Combined therapy leads to more remission of depression

January 01, 0001

Combined therapy leads to more remission of depression

In this double-blind study, the authors form the US and Canada sought to produce evidence for the superiority of different combinations of antidepressant drugs from treatment initiation. Patients (N=105) meeting DSM- IV criteria for major depressive disorder were randomly assigned to receive, from treatment initiation, either fluoxetine monotherapy (20 mg/day) or mirtazapine (30 mg/day) in combination with fluoxetine (20 mg/day), venlafaxine (225 mg/day titrated in 14 days), or extended release bupropion (150 mg/day) for 6 weeks. The Hamilton Depression Rating Scale (HAM-D) was the principal measurement tool.

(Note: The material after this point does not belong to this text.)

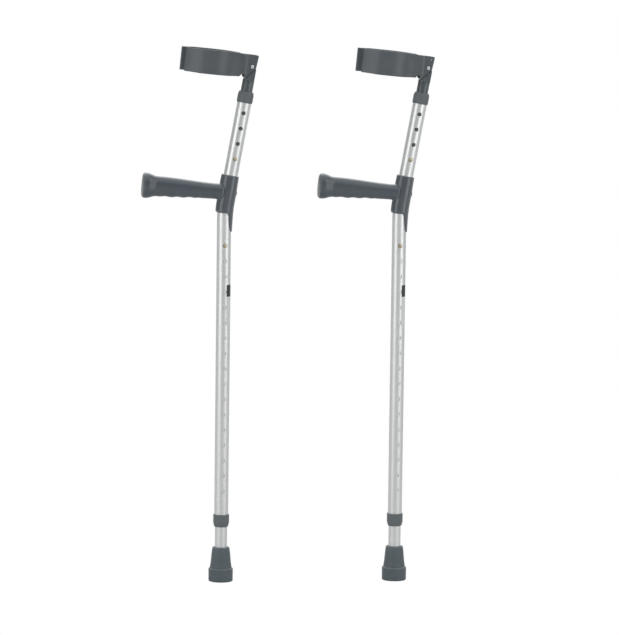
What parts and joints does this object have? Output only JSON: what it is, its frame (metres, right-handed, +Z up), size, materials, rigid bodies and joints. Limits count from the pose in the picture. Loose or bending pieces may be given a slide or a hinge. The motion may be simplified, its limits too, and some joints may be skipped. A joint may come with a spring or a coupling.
{
  "type": "forearm crutches",
  "caption": "Forearm crutches with hinged open arm cuffs, moulded hand grips, bent aluminium tubes and telescoping legs on rubber ferrules.",
  "frame": {"origin": "middle of the left crutch's foot, where it meets the ground", "axes": "+Z up the leg; handles and cuff openings point towards -X; the adjusting holes face -Y; the right crutch stands towards +X"},
  "size_m": [0.4737, 0.1198, 0.8691],
  "materials": {
    "satin_aluminium": "satin silver anodised, drawn along the tube",
    "grey_plastic": "slate grey moulded plastic, fine satin",
    "soft_grip": "slate grey soft vinyl, slightly glossy",
    "foot_rubber": "slate grey moulded rubber, matt",
    "brass": "polished brass",
    "steel": "bright zinc-plated steel",
    "spring_steel": "plain spring steel",
    "label_film": "blank pale film with a dark bar, no text"
  },
  "bodies": {
    "left_crutch": {"left_main_tube": "satin_aluminium", "left_care_label": "label_film", "left_lower_collar": "grey_plastic", "left_handle_core": "grey_plastic", "left_handle_rivet": "steel", "left_hand_grip": "soft_grip", "left_upper_collar": "grey_plastic"},
    "left_leg": {"left_leg_tube": "satin_aluminium", "left_leg_clip": "spring_steel", "left_ferrule": "foot_rubber", "left_ferrule_washer": "steel"},
    "left_leg_snap": {"left_leg_button": "brass"},
    "left_stem": {"left_cuff_stem": "grey_plastic", "left_stem_clip": "spring_steel"},
    "left_stem_snap": {"left_stem_button": "brass"},
    "left_cuff": {"left_arm_cuff": "grey_plastic", "left_cuff_rivet": "steel", "left_cuff_washer": "steel"},
    "right_crutch": {"right_main_tube": "satin_aluminium", "right_care_label": "label_film", "right_lower_collar": "grey_plastic", "right_handle_core": "grey_plastic", "right_handle_rivet": "steel", "right_hand_grip": "soft_grip", "right_upper_collar": "grey_plastic"},
    "right_leg": {"right_leg_tube": "satin_aluminium", "right_leg_clip": "spring_steel", "right_ferrule": "foot_rubber", "right_ferrule_washer": "steel"},
    "right_leg_snap": {"right_leg_button": "brass"},
    "right_stem": {"right_cuff_stem": "grey_plastic", "right_stem_clip": "spring_steel"},
    "right_stem_snap": {"right_stem_button": "brass"},
    "right_cuff": {"right_arm_cuff": "grey_plastic", "right_cuff_rivet": "steel", "right_cuff_washer": "steel"}
  },
  "joints": [
    {"name": "left_leg_slide", "type": "slide", "parent": "left_crutch", "child": "left_leg", "axis": [0, 0, -1], "range_m": [0, 0.4], "deforming": ["left_leg_clip", "left_leg_button"]},
    {"name": "left_leg_press", "type": "slide", "parent": "left_leg", "child": "left_leg_snap", "axis": [0, 1, 0], "range_m": [0, 0.0036], "stiffness_N_per_m": 1500, "springref_m": -0.002, "deforming": ["left_leg_clip"]},
    {"name": "left_stem_slide", "type": "slide", "parent": "left_crutch", "child": "left_stem", "axis": [0.1771, 0, 0.9842], "range_m": [0, 0.075], "deforming": ["left_stem_clip", "left_stem_button"]},
    {"name": "left_stem_press", "type": "slide", "parent": "left_stem", "child": "left_stem_snap", "axis": [0, 1, 0], "range_m": [0, 0.0036], "stiffness_N_per_m": 1500, "springref_m": -0.002, "deforming": ["left_stem_clip"]},
    {"name": "left_cuff_tilt", "type": "hinge", "parent": "left_stem", "child": "left_cuff", "pos_m": [0.04161, 0, 0.83689], "axis": [0, 1, 0], "range_deg": [0, 25]},
    {"name": "right_leg_slide", "type": "slide", "parent": "right_crutch", "child": "right_leg", "axis": [0, 0, -1], "range_m": [0, 0.4], "deforming": ["right_leg_clip", "right_leg_button"]},
    {"name": "right_leg_press", "type": "slide", "parent": "right_leg", "child": "right_leg_snap", "axis": [0, 1, 0], "range_m": [0, 0.0036], "stiffness_N_per_m": 1500, "springref_m": -0.002, "deforming": ["right_leg_clip"]},
    {"name": "right_stem_slide", "type": "slide", "parent": "right_crutch", "child": "right_stem", "axis": [0.1771, 0, 0.9842], "range_m": [0, 0.075], "deforming": ["right_stem_clip", "right_stem_button"]},
    {"name": "right_stem_press", "type": "slide", "parent": "right_stem", "child": "right_stem_snap", "axis": [0, 1, 0], "range_m": [0, 0.0036], "stiffness_N_per_m": 1500, "springref_m": -0.002, "deforming": ["right_stem_clip"]},
    {"name": "right_cuff_tilt", "type": "hinge", "parent": "right_stem", "child": "right_cuff", "pos_m": [0.32561, -0.022, 0.83689], "axis": [0, 1, 0], "range_deg": [0, 25]},
    {"name": "pair_spacing", "type": "slide", "parent": "left_crutch", "child": "right_crutch", "axis": [1, 0, 0], "range_m": [0, 0.3]}
  ]
}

They found: "The overall dropout rate was 15%, without notable differences among the four groups. Compared with fluoxetine monotherapy, all three combination groups had significantly greater improvements on the HAM-D. Remission rates (defined as a HAM-D score of 7 or less) were 25% for fluoxetine, 52% for mirtazapine plus fluoxetine, 58% for mirtazapine plus venlafaxine, and 46% for mirtazapine plus bupropion. Among patients who had a marked response, double-blind discontinuation of one agent produced a relapse in about 40% of cases."

The authors concluded: "The combination treatments were as well tolerated as fluoxetine monotherapy and more clinically effective. The study results, which add to a growing body of evidence, suggest that use of antidepressant combinations from treatment initiation may double the likelihood of remission compared with use of a single medication."

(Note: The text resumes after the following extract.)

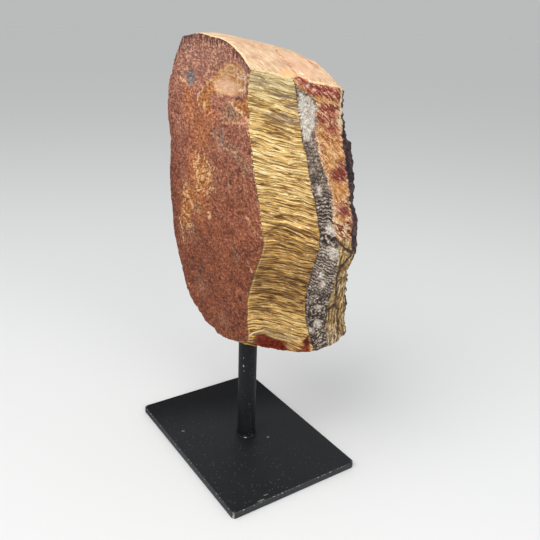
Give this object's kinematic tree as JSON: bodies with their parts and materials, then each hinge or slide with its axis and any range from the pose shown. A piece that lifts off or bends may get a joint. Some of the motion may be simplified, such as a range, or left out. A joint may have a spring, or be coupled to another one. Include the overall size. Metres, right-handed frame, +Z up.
{
  "type": "mineral specimen on stand",
  "caption": "Tall rough tiger's eye slab with jasper, golden fibre and quartz layers, held upright on a round post and rectangular base plate.",
  "frame": {"origin": "centre of the base plate's flat underside", "axes": "+Z up; +X along the plate's long side, towards the stone's banded face; -Y towards the jasper face"},
  "size_m": [0.15, 0.1081, 0.3048],
  "materials": {
    "tigers_eye": "matte",
    "post_coat": "satin",
    "plate_coat": "satin"
  },
  "bodies": {
    "root": {"tigers_eye_stone": "tigers_eye", "stand_post": "post_coat", "base_plate": "plate_coat"}
  },
  "joints": []
}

A trade-off for higher remission rate was that the mirtazapine groups all had mean weight gains of 2-3 kg during the 6-week study while fluoxetine alone did not.

For the full abstract, click here.

Am J Psychiatry 167:281-288, March 2010
© 2010 to the American Psychiatric Association
Combination of Antidepressant Medications From Treatment Initiation for Major Depressive Disorder: A Double-Blind Randomized Study. Pierre Blier, Herbert E. Ward, Philippe Tremblay, Louise Laberge, Chantal Hébert, and Richard Bergeron.

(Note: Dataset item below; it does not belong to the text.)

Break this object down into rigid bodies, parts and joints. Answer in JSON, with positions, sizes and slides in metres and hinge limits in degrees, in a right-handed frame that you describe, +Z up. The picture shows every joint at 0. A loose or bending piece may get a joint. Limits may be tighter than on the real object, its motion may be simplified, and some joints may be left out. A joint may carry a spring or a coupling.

Category: P. Psychological. Keywords: depression, monotherapy, combined therapy, fluoxetine, mirtazapine, venlafaxine, bupropion, Hamilton Depression Rating Scale, randomized controlled trial, journal watch.
Synopsis edited by Dr Linda French, Toledo, Ohio. Posted on Global Family Doctor 13 April 2010

Pearls are an independent product of the Cochrane primary care group and are meant for educational use and not to guide clinical care.